Elmyr de Hory's forgeries of Matisse and Miro (Bridgeman Art Library) In truth, both Keating and Hebborn must have made small fortunes from their work, though Keats is oddly vague on the details. He's less forgiving about the Dutch pro-Nazi forger Han van Meegeren (1889-1947). The quintessential embittered virtuoso, the young van Meegeren could find no critical admirers for his technically superb yet hackneyed tableaux. His revenge began with his earliest counterfeits, copies of Frans Hals, but his 'masterpieces' were seven brand-new, unknown Vermeers - notably the shockingly Caravaggesque Supper at Emmaus,
whose 'discovery' in 1937 the experts lauded as "the most important art historical event of this century". The painting sold to the Museum Boijmans in Rotterdam for 520,000 guilders - a sum equivalent to £2.6m today. That was nothing, however, to the 1.6m guilders the Nazi leader Hermann Goering paid for his Christ and the Adulteress.
Keats himself is a conceptual artist, not a painter, so it's perhaps not surprising that he focuses on telling good yarns rather than discussing technique. This is disappointing, as the one time he gets into detail, it's fascinating. The problem with faking Old Masters, he reveals, is that paint based on linseed oil only dries after 100 years or so. Any younger, and it can be dissolved in alcohol - and dealers used this as a quick test. Van Meegeren at first got around this problem by using a gelatin-based glue, but when a collector found his Laughing Cavalier unexpectedly dissolved in water, and demanded a refund, a new solution had to be found. Van Meegeren's answer was the early plastic Bakelite, which dissolved in neither alcohol nor water - and could survive the oven-baking of an accelerated ageing process.
The elusive Elmyr de Hory (1906-76) found a simpler answer: he forged more recent works by Picasso, Matisse, Modigliani and the like.
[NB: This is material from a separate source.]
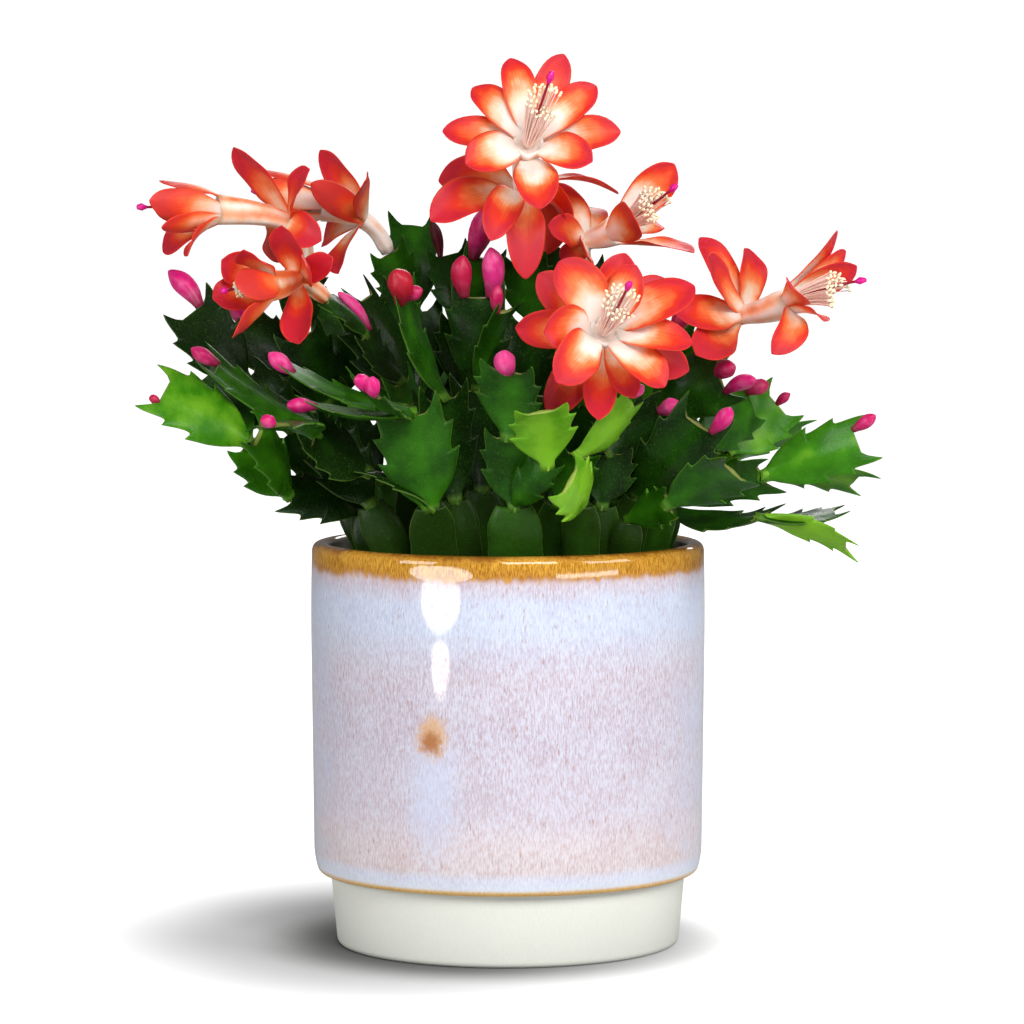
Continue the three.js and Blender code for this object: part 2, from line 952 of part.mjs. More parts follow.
// A shoot at the back, which leans outwards and forks once
function grownShoot(k) {
  const [azimuth, ring] = BACK_ROOTS[k];
  const root = [ring * Math.cos(radians(azimuth)), ring * Math.sin(radians(azimuth))];
  const shoot = { root, pads: [], buds: [] };
  BACK_PADS.forEach(([from, round, rise, length, width], i) => {
    const base = from ? shoot.pads[from - 1].tip : [...root, SOIL_TOP + 2];
    const wobble = scatter(11 * k + i);
    const bow = wobble > 0 ? BOW : -BOW;
    const made = BACK_TRIES.map(([more, dip]) => {
      const turned = radians(azimuth + round + 8 * wobble + more);
      const up = radians(rise - (ring > 40 ? BACK_LEAN : 0) + dip);
      const out = [Math.cos(turned), Math.sin(turned), 0];
      const tip = add(add(base, out, length * Math.cos(up)), [0, 0, length * Math.sin(up)]);
      return makePad(base, tip, width, 30 * wobble, bow, [out[0], out[1], FORWARD[2]], from === 0);
    });
    const chosen = made.find(padIsClear);
    if (!chosen && from === 0) throw new Error(`no room for shoot ${k}`);
    shoot.pads.push(chosen ?? shoot.pads[from - 1]);
    if (!chosen) return;
    if (i > 1 && scatter(5 * k + i) > 0) {
      const tip = add(chosen.tip, chosen.along, 12);
      const bud = makeBud(chosen, tip, 3.2);
      if (isClear(budBody(bud), placed)) shoot.buds.push(bud);
    }
  });
  shoot.pads = [...new Set(shoot.pads)];
  return shoot;
}

function place(shoot) {
  placed.push(...shoot.pads.map(padBody), ...shoot.buds.map(budBody));
  return shoot;
}

function shootSolid({ root, pads, buds }) {
  const ends = [SOIL_TOP - STEM_DEPTH + GAP, SOIL_TOP + STEM_SHOWS];
  const stem = ends.map((z) => ({ at: [...root, z], radius: STEM_RADIUS }));
  return joined([tube(stem, STEM_SIDES), ...pads.map(padSolid), ...buds.map(budSolid)]);
}

// A bloom's own sizes, worked out from its pad's end and its throat
function makeBloom({ on, throat, axis, upper, lower, style }) {
  const pad = shoots[on[0]].pads[on[1] - 1];
  const foot = add(padPoint(pad, 0, PAD_END), pad.along, GAP);
  const straight = add(foot, pad.along, TUBE_FOOT);
  const ahead = unit(axis);
  const pull = TUBE_PULL * size(add(throat, straight, -1));
  const line = [straight, add(straight, pad.along, pull), add(throat, ahead, -pull), throat];
  return { foot, line, ahead, upper, lower, style, pad };
}

// The point of a bloom's tube at a share of its length, and its direction there
function alongTube(line, t) {
  const s = 1 - t;
  const weights = [s * s * s, 3 * s * s * t, 3 * s * t * t, t * t * t];
  const slopes = [-s * s, s * s - 2 * s * t, 2 * s * t - t * t, t * t];
  const sum = (factors) => line.reduce((total, point, i) => add(total, point, factors[i]), [0, 0, 0]);
  return { at: sum(weights), ahead: unit(sum(slopes)) };
}

// A petal leaves its ring at an angle from the bloom's axis and arches to its tip
function makePetal({ at, ahead }, ring, leave, tip) {
  const out = squared(add(tip, at, -1), ahead);
  const base = add(add(at, ahead, -PETAL_SINK), out, ring);
  const first = add(scaled(ahead, Math.cos(leave)), out, Math.sin(leave));
  const bend = add(base, first, PETAL_ARCH * size(add(tip, base, -1)));
  return { at, ahead, out, base, bend, tip, across: cross(out, ahead) };
}

function petalPlace(petal, u, v) {
  const { base, bend, tip, across, width } = petal;
  const middle = mix(mix(base, bend, v), mix(bend, tip, v), v);
  const along = unit(add(mix(bend, tip, v), mix(base, bend, v), -1));
  const face = cross(across, along);
  const side = add(middle, across, (u * width) / 2);
  return { point: add(side, face, PETAL_CUP * u * u * width), face };
}

// The petals of a whorl, each as wide as its neighbours round the axis leave room for
function makeWhorl(root, ring, { width, leave, tips }) {
  const petals = tips.map((tip) => makePetal(root, ring, radians(leave), tip));
  const aside = petals[0].across;
  const turns = petals.map(({ out }) => Math.atan2(dot(out, aside), dot(out, petals[0].out)));
  petals.forEach((petal, i) => {
    const others = turns.filter((_, k) => k !== i);
    const gaps = others.map((turn) => (turn - turns[i] + 4 * Math.PI) % (2 * Math.PI));
    const apart = (Math.min(...gaps) + 2 * Math.PI - Math.max(...gaps)) / 2;
    const { point } = petalPlace({ ...petal, width: 0 }, 0, WIDEST_AT);
    const room = apart * dot(add(point, petal.at, -1), petal.out);
    petal.width = Math.min(width, Math.max(room, NARROWEST * width));
  });
  return petals;
}

function petalSolid(petal) {
  return blade(PETAL_OUTLINE, (u, v) => petalPlace(petal, u, v), PETAL_EDGE, PETAL_THICK);
}

function bloomPetals({ line, ahead, upper, lower }) {
  const throat = { at: line[3], ahead };
  const collar = alongTube(line, lower.at);
  return [...makeWhorl(throat, TUBE_RADII.at(-1) - 1, upper), ...makeWhorl(collar, COLLAR_RADIUS, lower)];
}

function bloomSolid(bloom) {
  const steps = TUBE_RADII.length - 1;
  const rings = TUBE_RADII.map((radius, i) => ({ at: alongTube(bloom.line, i / steps).at, radius }));
  rings.at(-1).along = bloom.ahead;
  const foot = { at: bloom.foot, radius: 2.2, along: bloom.pad.along };
  return joined([tube([foot, ...rings], 6), ...bloomPetals(bloom).map(petalSolid)]);
}

// The stamens and the style stand together on a small disc in the throat
function stamenSolid({ line, ahead, style }) {
  const base = add(line[3], ahead, GAP);
  const up = squared([0, 0, 1], ahead);
  const aside = cross(ahead, up);
  const reach = size(add(style, base, -1));
  const pieces = [tube([{ at: base, radius: 2 }, { at: add(base, ahead, 1.6), radius: 1.8 }], 6)];
  for (let k = 0; k < STAMEN_COUNT; k++) {
    const angle = (2 * Math.PI * k) / STAMEN_COUNT;
    const out = add(scaled(up, Math.cos(angle)), aside, Math.sin(angle));
    const end = add(mix(base, style, 0.68 + 0.1 * scatter(k)), out, 3.6);
    const middle = add(mix(add(base, ahead, reach / 2), mix(base, style, 0.4), 0.5), out, 1.9);
    const rings = [
      { at: add(add(base, ahead, 0.8), out, 1), radius: 0.45 },
      { at: middle, radius: 0.4 },
      { at: end, radius: 0.8 },
    ];
    pieces.push(tube(rings, 3, 0.9));
  }
  const rings = [
    { at: add(base, ahead, 0.8), radius: 0.5 },
    { at: mix(add(base, ahead, reach / 2), mix(base, style, 0.5), 0.5), radius: 0.5 },
    { at: style, radius: 1.2 },
  ];
  pieces.push(tube(rings, 4, 1));
  return joined(pieces);
}

function bloomBodies(bloom) {
  const bodies = [];
  for (let i = 0; i < 3; i++) {
    bodies.push(roundBody(alongTube(bloom.line, i / 3).at, alongTube(bloom.line, (i + 1) / 3).at, 3.6));
  }
  bodies.push(roundBody(bloom.line[3], bloom.style, 4.6));
  bloomPetals(bloom).forEach((petal) => {
    for (let i = 0; i < 2; i++) {
      const [from, to] = [petalPlace(petal, 0, i / 2), petalPlace(petal, 0, (i + 1) / 2)];
      const middle = petalPlace(petal, 0, (i + 0.5) / 2);
      const flat = petalFlat(petal, from.point, to.point, middle.face);
      bodies.push(padBody(flat));
    }
  });
  return bodies;
}

// Half a petal as a flat body, like a pad
function petalFlat(petal, base, tip, facing) {
  const along = unit(add(tip, base, -1));
  const face = squared(facing, along);
  const length = size(add(tip, base, -1)) / PAD_REACH;
  const { across, width } = petal;
  return { base, tip, along, face, across, width: 0.9 * width, length, bow: BOW / 2, thick: PETAL_THICK };
}

// The pots and the soil
function cachepotSolid() {
  const profile = [
    [0, 0],
    [FOOT_RADIUS - 3, 0],
    [FOOT_RADIUS, 3.5],
    [FOOT_RADIUS, FOOT_HEIGHT],
    [POT_RADIUS - 1.2, FOOT_HEIGHT + 2.5],
    [POT_RADIUS, FOOT_HEIGHT + 8],
    [POT_RADIUS, POT_HEIGHT - 3],
    [POT_RADIUS - 1.2, POT_HEIGHT - 0.6],
    [POT_RADIUS - 2.7, POT_HEIGHT],
    [POT_INSIDE + 0.8, POT_HEIGHT - 0.8],
    [POT_INSIDE, POT_HEIGHT - 3],
    [POT_INSIDE - 0.5, FOOT_HEIGHT + 10],
    [FOOT_INSIDE, FOOT_HEIGHT],
    [FOOT_INSIDE - 1, POT_FLOOR + 3],
    [FOOT_INSIDE - 4, POT_FLOOR],
    [0, POT_FLOOR],
  ];
  return turned(profile, 32);
}

function linerSolid() {
  const foot = POT_FLOOR + GAP;
  const profile = [
    [0, foot],
    [LINER_FOOT_RADIUS, foot],
    [LINER_TOP_RADIUS - 1.2, LINER_TOP - 6],
    [LINER_TOP_RADIUS, LINER_TOP - 6],
    [LINER_TOP_RADIUS, LINER_TOP],
    [LINER_TOP_RADIUS - 1.2 - LINER_WALL, LINER_TOP],
    [LINER_FOOT_RADIUS - LINER_WALL, foot + LINER_WALL],
    [0, foot + LINER_WALL],
  ];
  const drains = [];
  for (let k = 0; k < DRAIN_HOLES; k++) {
    const angle = (2 * Math.PI * k) / DRAIN_HOLES;
    const at = [DRAIN_RING * Math.cos(angle), DRAIN_RING * Math.sin(angle)];
    const ends = [foot - 1, foot + LINER_WALL + 1];
    drains.push(tube(ends.map((z) => ({ at: [...at, z], radius: DRAIN_RADIUS })), DRAIN_HOLES));
  }
  return turned(profile, 20).subtract(joined(drains));
}

function soilSolid() {
  const foot = POT_FLOOR + LINER_WALL + 2 * GAP;
  const slope = (LINER_TOP_RADIUS - 1.2 - LINER_FOOT_RADIUS) / (LINER_TOP - foot);
  const side = (z) => LINER_FOOT_RADIUS - LINER_WALL - 2 * GAP + slope * (z - foot);
  const body = turned([[0, foot], [side(foot), foot], [side(SOIL_TOP), SOIL_TOP], [0, SOIL_TOP]], 20);
  const holes = Object.values(shoots).map(({ root }) => {
    const ends = [SOIL_TOP - STEM_DEPTH, SOIL_TOP + STEM_SHOWS];
    return tube(ends.map((z) => ({ at: [...root, z], radius: STEM_RADIUS + STEM_GAP })), STEM_SIDES);
  });
  return body.subtract(joined(holes));
}

// The whole object
const shoots = {};
const blooms = {};
const parts = new THREE.Group();

function addPart(name, made, finish) {
  const { vertProperties, triVerts } = made.getMesh();
  const geometry = new THREE.BufferGeometry();
  geometry.setAttribute("position", new THREE.BufferAttribute(vertProperties, 3));
  geometry.setIndex(new THREE.BufferAttribute(triVerts, 1));
  geometry.computeVertexNormals();
  const mesh = new THREE.Mesh(geometry, new THREE.MeshStandardMaterial(FINISH[finish]));
  mesh.name = name;
  parts.add(mesh);
}

Object.entries(BLOOMING_SHOOTS).forEach(([name, table], i) => {
  shoots[name] = place(drawnShoot(table, i, [[0, 0]]));
});
Object.entries(BLOOMS).forEach(([name, table]) => {
  blooms[name] = makeBloom(table);
  placed.push(...bloomBodies(blooms[name]));
});
Object.entries(FRONT_SHOOTS).forEach(([name, table], i) => {
  shoots[name] = place(drawnShoot(table, 20 + i, FRONT_TRIES));
});
BACK_ROOTS.forEach((_, k) => {
  shoots[`shoot_back_${k + 1}`] = place(grownShoot(k));
});

addPart("cachepot", cachepotSolid(), "glaze");
addPart("growing_pot", linerSolid(), "plastic");
addPart("potting_soil", soilSolid(), "soil");
Object.entries(shoots).forEach(([name, shoot]) => addPart(name, shootSolid(shoot), "pad"));
Object.entries(blooms).forEach(([name, bloom]) => {
  addPart(name, bloomSolid(bloom), "petal");
  addPart(`${name}_stamens`, stamenSolid(bloom), "stamen");
});

export default parts;
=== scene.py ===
"""Looks of a potted christmas cactus in bloom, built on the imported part.

The plant is laid out in millimetres on the same pads, buds and petals as the solids of the part, and each
mesh is turned to metres when it is made. -Y is the front, and the origin is the centre of the pot's foot.
"""

import logging
import math
from dataclasses import dataclass, replace
from enum import Enum
from functools import partial
from typing import Any, Callable, Sequence

import bpy
import numpy as np
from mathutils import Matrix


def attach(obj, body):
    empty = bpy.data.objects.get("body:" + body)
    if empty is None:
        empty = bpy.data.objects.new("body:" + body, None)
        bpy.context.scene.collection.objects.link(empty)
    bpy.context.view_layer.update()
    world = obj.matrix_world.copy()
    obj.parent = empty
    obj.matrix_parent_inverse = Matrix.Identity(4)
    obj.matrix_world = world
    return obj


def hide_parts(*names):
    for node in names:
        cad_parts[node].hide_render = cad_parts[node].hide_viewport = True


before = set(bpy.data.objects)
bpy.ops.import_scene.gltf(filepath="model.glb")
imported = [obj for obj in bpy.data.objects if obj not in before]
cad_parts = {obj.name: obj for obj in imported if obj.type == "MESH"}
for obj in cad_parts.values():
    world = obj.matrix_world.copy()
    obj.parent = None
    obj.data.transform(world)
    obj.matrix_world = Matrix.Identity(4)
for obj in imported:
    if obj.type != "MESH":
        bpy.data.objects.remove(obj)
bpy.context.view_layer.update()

Array = np.ndarray
Adder = Callable[..., Any]
LOG = logging.getLogger("cactus")
MM = 0.001

# Sizes that the solids of the part have too, in millimetres or as shares
GAP = 0.3
POT_HEIGHT = 140.0
POT_RADIUS = 67.5
POT_INSIDE = 62.0
POT_FLOOR = 8.0
FOOT_RADIUS = 60.0
FOOT_HEIGHT = 25.0
FOOT_INSIDE = 54.0
LINER_TOP = 131.0
LINER_TOP_RADIUS = 57.5
LINER_FOOT_RADIUS = 48.0
LINER_WALL = 1.2
SOIL_TOP = 126.0
STEM_RADIUS = 2.4
STEM_DEPTH = 12.0
STEM_SHOWS = 4.0
ROOT_RISE = 2.0
LINER_STEP = 1.2
LIP_DEPTH = 6.0
PAD_THICK = 3.4
JOINT_SINK = 2.2
BOW = 0.07
PAD_TROUGH = 0.05
PAD_END = 0.97
BUD_SEAT = 0.95
BUD_ASIDE = 0.42
PETAL_CUP = 0.12
PETAL_SINK = 1.5
PETAL_ARCH = 0.45
WIDEST_AT = 0.6
TUBE_FOOT = 3.0
TUBE_PULL = 0.4
COLLAR_RADIUS = 1.8

# Steps between the rows of an outline, ribs round a round shell, and what spreads things evenly
ROW_STEPS = 2
RIBS = 5
GOLDEN_ANGLE = 2.39996
GOLDEN_SHARE = 0.6180339887498949
SCATTER_START = 0.37

# What the photograph's camera was, in millimetres and degrees
CAMERA_AT = (1.4, -1650.0, 273.0)
CAMERA_PITCH = 4.26
CAMERA_LENS = 167.6


# Vectors


def unit(a: Array) -> Array:
    """Gives the direction of a vector, or of each row of vectors."""
    return a / np.linalg.norm(a, axis=-1, keepdims=True)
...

A bit of dirt in the linseed oil did the job, and his dealers even took his fakes to the 'original' artists for authentication. On being shown a de Hory forgery ascribed to him, the ageing Dutch fauvist Kees van Dongen allegedly reminisced fondly about how often he had made love to the model.
For Keats, de Hory emerges as the apotheosis of the forger. His very identity seems to have been faked, and his story became the subject of Orson Welles's last film, F for Fake. Even as his own (original) paintings became collectors' items, art experts became so accustomed to his fakes that genuine works - by the fauvist Raoul Dufy, for instance - were rejected as not having the right "hand". De Hory was even accused by his erstwhile dealer and partner in crime of being a "false forger": of claiming to have forged real works so as to be credited with forgery skills he did not really possess.
Keats's six stories are bookended by two disjointed and mildly pretentious essays on fake art that try to give it a conceptual spin. His headline claim is that "fakes are the great art of our age". His reasoning seems to run that great modern art is anxious; fakes also make us anxious (about art); fakes are therefore great art. This is clearly a fallacy, and Keats's attempt at an intellectual gloss, as so often with writing about contemporary art, is all too easily dissolved. He should have stuck to the stories. They're good ones.